5. Life Uncommon — Jewel
When it comes to religion, I’m a confirmed fence-sitter. I don’t have any reason to believe one way or another, so I stay put on the line and figure that I will find out eventually — or not find out. If I’m dead and that’s it, well I guess I won’t be finding out anything. The thing I don’t understand about evangelists — besides their tendency to not like anything that’s not white, straight and Republican (unless you’re a child in an impoverished country)— is that they think they can “educate” a person into belief. Isn’t the whole point of faith that you can’t manufacture it? You either got it or you don’t. Having faith is supposed to be personal, not something you’re badgered into either by upbringing or social climate. Right?

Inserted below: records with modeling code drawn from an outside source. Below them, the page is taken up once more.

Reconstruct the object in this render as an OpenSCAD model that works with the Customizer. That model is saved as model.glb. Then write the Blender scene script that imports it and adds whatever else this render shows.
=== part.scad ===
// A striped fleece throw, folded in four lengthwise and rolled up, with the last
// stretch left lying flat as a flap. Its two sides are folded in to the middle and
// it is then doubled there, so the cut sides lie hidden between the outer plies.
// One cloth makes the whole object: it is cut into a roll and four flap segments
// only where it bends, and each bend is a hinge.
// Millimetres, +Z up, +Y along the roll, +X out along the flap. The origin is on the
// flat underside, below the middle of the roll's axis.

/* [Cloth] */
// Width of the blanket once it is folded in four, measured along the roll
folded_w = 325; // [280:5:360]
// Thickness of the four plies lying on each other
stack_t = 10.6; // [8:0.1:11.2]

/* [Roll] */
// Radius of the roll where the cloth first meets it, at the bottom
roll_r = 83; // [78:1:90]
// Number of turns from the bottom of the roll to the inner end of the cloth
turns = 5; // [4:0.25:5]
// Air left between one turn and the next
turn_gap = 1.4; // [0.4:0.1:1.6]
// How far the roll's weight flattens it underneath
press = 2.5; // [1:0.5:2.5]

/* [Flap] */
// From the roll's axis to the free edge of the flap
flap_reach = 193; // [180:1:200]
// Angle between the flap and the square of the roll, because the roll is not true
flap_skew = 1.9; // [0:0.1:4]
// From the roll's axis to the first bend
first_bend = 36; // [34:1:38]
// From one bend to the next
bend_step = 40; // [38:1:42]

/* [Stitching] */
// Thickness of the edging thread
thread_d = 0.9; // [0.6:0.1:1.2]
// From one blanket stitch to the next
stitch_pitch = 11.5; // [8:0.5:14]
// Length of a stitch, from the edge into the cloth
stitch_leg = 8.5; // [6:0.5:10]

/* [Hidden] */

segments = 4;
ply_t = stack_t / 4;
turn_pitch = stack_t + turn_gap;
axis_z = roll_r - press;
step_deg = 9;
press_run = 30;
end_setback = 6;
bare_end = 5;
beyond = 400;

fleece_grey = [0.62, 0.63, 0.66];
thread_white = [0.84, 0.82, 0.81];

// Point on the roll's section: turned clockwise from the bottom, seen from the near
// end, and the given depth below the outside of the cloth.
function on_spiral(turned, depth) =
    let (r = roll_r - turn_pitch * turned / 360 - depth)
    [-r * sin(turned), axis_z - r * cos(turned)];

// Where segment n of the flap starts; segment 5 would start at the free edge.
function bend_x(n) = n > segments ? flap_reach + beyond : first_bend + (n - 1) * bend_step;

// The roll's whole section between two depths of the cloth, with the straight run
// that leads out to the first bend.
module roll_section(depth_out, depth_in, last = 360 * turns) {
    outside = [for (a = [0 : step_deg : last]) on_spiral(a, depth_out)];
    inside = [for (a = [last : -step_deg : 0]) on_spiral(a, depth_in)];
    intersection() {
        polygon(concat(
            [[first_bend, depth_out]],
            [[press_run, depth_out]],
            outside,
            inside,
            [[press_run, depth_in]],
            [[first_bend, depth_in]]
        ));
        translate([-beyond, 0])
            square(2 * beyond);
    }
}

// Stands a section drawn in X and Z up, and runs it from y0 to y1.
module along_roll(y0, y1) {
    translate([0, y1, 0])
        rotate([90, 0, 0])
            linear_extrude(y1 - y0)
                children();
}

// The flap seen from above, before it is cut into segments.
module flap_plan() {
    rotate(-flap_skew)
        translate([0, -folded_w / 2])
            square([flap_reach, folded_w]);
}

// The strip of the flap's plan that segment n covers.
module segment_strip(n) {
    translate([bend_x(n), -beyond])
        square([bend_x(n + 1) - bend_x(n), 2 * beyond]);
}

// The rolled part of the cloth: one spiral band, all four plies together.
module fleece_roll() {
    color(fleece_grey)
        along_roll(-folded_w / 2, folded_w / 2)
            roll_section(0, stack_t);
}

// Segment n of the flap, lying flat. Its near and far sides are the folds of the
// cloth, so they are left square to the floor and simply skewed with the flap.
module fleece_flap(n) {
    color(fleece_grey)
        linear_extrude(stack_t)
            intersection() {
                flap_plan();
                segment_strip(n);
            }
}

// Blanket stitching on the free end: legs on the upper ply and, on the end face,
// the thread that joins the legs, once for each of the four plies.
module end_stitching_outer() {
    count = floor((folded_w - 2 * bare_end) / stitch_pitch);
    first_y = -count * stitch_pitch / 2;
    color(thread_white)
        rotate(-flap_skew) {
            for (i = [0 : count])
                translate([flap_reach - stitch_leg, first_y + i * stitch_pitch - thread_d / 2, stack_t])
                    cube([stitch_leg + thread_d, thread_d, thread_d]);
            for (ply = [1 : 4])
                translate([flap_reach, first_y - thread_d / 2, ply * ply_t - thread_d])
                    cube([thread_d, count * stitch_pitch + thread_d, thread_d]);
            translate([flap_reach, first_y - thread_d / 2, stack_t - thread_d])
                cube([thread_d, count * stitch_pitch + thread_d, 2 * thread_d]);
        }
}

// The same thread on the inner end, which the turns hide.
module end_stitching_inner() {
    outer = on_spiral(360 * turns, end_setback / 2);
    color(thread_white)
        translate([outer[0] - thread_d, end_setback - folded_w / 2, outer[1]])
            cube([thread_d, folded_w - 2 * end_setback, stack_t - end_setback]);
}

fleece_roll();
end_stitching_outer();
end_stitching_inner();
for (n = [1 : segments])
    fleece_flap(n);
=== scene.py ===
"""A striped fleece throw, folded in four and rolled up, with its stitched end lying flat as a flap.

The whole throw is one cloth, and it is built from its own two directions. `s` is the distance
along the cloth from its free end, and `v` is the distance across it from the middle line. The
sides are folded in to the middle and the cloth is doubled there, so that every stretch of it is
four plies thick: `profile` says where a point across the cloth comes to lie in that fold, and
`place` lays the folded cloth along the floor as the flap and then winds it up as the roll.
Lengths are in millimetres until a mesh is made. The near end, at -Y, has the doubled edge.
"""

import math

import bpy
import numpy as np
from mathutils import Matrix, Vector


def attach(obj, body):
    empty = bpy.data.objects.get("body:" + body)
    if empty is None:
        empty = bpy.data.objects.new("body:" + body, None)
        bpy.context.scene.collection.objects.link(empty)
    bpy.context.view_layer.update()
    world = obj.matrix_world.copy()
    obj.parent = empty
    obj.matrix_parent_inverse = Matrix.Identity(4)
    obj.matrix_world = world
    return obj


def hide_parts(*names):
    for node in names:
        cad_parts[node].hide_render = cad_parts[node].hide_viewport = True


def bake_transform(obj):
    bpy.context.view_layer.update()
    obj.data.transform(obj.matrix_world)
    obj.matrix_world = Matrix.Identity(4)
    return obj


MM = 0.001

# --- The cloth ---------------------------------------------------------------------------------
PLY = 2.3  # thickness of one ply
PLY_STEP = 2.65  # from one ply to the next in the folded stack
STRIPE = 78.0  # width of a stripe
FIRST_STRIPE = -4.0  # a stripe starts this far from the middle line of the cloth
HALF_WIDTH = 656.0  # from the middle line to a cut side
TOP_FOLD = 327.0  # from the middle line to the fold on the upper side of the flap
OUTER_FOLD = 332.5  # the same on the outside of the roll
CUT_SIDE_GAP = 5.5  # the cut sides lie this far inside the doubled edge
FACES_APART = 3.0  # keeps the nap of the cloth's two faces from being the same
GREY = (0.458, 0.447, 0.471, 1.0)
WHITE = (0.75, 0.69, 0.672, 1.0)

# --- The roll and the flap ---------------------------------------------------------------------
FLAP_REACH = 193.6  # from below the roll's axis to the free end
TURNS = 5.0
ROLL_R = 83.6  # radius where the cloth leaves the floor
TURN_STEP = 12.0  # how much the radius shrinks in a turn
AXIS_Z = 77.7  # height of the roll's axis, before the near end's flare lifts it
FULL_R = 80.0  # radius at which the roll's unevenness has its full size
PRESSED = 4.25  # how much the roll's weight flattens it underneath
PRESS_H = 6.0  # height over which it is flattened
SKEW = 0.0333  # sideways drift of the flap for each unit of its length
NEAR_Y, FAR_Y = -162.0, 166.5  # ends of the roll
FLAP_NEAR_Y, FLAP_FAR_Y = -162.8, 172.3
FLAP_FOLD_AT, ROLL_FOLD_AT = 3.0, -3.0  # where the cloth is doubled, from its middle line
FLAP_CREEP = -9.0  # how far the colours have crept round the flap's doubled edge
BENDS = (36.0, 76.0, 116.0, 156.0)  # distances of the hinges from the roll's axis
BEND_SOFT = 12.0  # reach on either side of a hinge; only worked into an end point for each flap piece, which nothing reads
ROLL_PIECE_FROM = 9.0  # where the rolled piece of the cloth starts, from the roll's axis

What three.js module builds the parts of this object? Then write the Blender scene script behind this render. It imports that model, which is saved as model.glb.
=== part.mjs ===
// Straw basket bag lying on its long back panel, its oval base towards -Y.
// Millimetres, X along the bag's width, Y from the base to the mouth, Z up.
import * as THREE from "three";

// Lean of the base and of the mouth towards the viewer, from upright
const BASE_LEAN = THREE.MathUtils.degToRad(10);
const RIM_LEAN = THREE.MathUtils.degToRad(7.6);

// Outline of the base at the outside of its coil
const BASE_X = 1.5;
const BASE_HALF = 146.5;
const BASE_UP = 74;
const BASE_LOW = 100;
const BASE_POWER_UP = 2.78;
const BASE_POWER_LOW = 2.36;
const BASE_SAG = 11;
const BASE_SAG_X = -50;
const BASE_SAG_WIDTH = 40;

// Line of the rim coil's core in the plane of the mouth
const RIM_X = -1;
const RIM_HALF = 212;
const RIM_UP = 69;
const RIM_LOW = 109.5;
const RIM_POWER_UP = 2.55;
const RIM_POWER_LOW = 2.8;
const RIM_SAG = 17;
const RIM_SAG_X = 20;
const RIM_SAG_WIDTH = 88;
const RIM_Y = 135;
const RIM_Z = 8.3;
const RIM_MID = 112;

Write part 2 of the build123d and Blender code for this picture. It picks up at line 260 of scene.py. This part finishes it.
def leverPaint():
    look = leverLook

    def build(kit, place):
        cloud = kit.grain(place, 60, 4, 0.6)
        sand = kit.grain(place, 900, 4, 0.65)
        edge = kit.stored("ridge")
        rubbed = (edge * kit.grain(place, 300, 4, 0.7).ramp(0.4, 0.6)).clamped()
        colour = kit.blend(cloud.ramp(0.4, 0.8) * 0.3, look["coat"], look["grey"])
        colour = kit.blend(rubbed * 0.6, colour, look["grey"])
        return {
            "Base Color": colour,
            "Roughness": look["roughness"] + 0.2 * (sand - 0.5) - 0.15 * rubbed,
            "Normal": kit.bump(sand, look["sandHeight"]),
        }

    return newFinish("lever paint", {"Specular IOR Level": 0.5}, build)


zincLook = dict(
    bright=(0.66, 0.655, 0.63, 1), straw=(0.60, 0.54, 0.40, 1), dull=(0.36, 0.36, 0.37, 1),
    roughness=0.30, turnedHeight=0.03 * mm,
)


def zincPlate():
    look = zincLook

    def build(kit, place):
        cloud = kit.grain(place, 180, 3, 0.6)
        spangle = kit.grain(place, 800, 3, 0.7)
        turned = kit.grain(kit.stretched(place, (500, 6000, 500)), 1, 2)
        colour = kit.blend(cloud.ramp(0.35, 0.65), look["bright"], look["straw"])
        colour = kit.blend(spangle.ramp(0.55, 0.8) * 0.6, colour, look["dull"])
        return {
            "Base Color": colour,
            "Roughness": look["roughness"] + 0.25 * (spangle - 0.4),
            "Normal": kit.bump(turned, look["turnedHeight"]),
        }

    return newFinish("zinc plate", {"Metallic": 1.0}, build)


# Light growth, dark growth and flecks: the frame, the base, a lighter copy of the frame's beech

“Life Uncommon” is the closest I get to faith. I have to believe that if you’re a good person who cares for others and embraces the differences in us all, if there is some sort of cosmic ethics board out there, then he/she/they won’t hold it against you for not believing in the first place.
We must give to live
Lend your voices only to the sounds of freedom
No longer lend our strength to that we wish to be free from
Fill your lives with love and bravery and we shall lead a life uncommon
I like that the song takes the attitude that the world would be a lot better off if some people weren’t so busy condemning (or giving patronizing prayer to) those who don’t believe in their specific brand of faith. All you need is love, after all. “If praying were enough it would come to be/ Let your words enslave no one,” she sings. She presents the song as a spiritual, but in the simplest sense. “Life Uncommon” is clear and passionate, made for singing along.
I am moved by faith in basic human compassion, and the rest is just superfluous. I don’t think that my actions should be motivated by wanting to please some deity with a different set of standards depending on which book you read. The thinking that life is just some vague points system with a theoretical big reward at the end doesn’t appeal to me. I don’t feel it to be true, but I don’t begrudge those that do, so as long as they treat everyone with love and respect, no salesmanship involved.